I could go on forever. Use your imagination and you can create a meaningful KBI for all areas of your business. Absolutely 100% of which can be designed into your financial statements, daily reports and if necessary, ad-hoc analysis.  Data wins and you can create your hotel’s arsenal of power tools.

Here is a fun and basic example. Marcia is the linen room manager. She has two numbers to forecast and track. Linen purchases and outside laundry costs.  Let’s take the linen purchases first. The forecast is for $5000 in new linen purchases and 10,000 occupied rooms. She can spend$.50 for every room occupied. She keeps track of the occupancy forecast and makes two linen orders per month. She sees the month is trending a bit soft in occupancy so she drops $500 off the second order. Linen cost per room occupied is in line. Notice we don’t fixate on the dollars, it’s the cost per unit that Marcia tracks first.
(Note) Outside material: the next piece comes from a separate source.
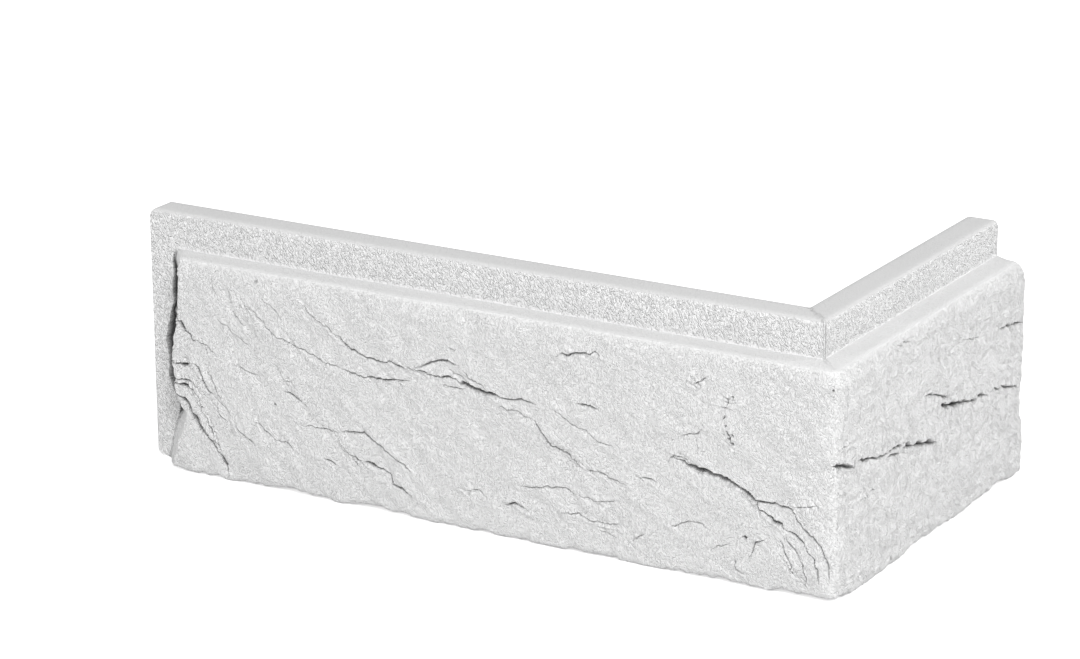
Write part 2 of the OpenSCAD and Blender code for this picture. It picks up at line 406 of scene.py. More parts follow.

Next it’s the outside laundry costs. The hotel contract is for $.30 per pound with their vendor and the average room uses 13 pounds and this includes the pool. Daily she gets the poundage reports form her laundry vendor and does the math against the rooms occupied and she zeroes in on her $.30. Daily tracking is the key. Wait ten days to track it and it’s game over. If she is trending high she can remind the room attendants to be vigilant on the environmental program or perhaps it’s time remove the third towel as the heavier transient summer is behind us.

Marcia takes a lot of pride in her two KBI’s. You know it and most importantly for your business and its health, she knows it. Replicate this in all areas and you have created an army capable of producing superior operating results. The next time your facing head winds in your business you can now ask your army to help. Now they have something to work with, a meaningful measurement that compares volumes to costs, not just dollars. Managing flow through now has a real meaningful micro process.

The above examples are but a few of the KBI’s that you can create and manage. What is instrumental here is that every area needs to be defined. What is the key measure and how is it tracked, and best of all who on your team has made an agreement and takes responsibility to track it and use it? If your answer is the finance department, you just failed the exam. Empower your department managers and teams to own their financial piece. Give them the training, resources and support to do this. The finance department is a key instrument that can really help. Their efficient processing and reporting is necessary for consistent and reliable information, however it’s up to the managers and leaders in all areas of your hotel to take ownership of their KBI’s. This only happens when you set the tone from the top and create the proper managerial environment. That’s evolved financial leadership. That’s an amazing power tool.

If you get creative you can design the KBI’s in your hotel at exactly the right and impactful level. Approach your leaders with agreements and not expectations and they will want to do this. Managing your hotel from the bottom up is the way to go. What are your 50 key metrics?